J.-P. M.: Yes this may be so, but I was thinking, while you were speaking that this is also to do with the type of music played.

J. F.: Yes. That's a very important point, and in fact Philip Jones has had a great deal to do with this. The tuba up to fifteen years ago, ten years ago, was a commodity which was used in the brass band or in the symphony orchestra, and really nowhere else, occasionally as a soloist.

I remember that the first important concerto was written by Vaughan Williams and this is played quite often in Britain by many tuba players. But the appearance of the brass ensemble, Philip Jones, or the Gabrieli and various other outfits, the Hallé, have given the tuba a new role which has increased serious interest from young tuba players and I suppose this has contributed a great deal towards the increased interest.

A lot of young players who come to me tell me that they want to study brass quintet literature and that they want to play brass quintets and this is what they ultimately want to do. And I encourage this because I think it gives a tuba player something quite different over and above the brass band and the orchestra.

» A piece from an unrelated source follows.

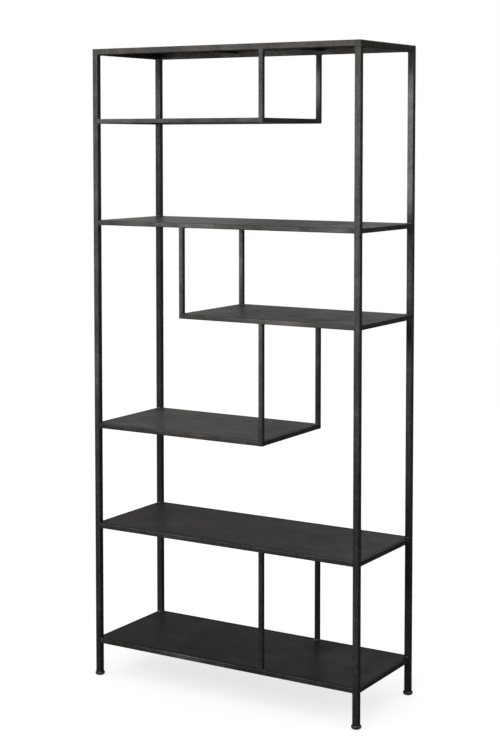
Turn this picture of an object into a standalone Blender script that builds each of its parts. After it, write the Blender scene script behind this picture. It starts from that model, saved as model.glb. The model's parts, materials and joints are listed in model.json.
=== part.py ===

But I am also very interested, although I never came from a brass band, in giving the bass section more to do, either in the context of the band or as a soloist in band concerts. The euphonium is of course the very, very important soloist in the band movement and is the prima donna. The bass, the principal E flat bass, is very rarely considered soloistic, and I would like to see more solo pieces written for English brass bands with solo part and/or performances remade.

As a start Edward Gregson has written a very good concerto and Michael Brand has written pieces, and I hope that this will continue within the traditional brass band context. It will have to, because there are now young E flat bass players in our bands who are far too good to be playing the music they have to play. They will get bored and they will do something else.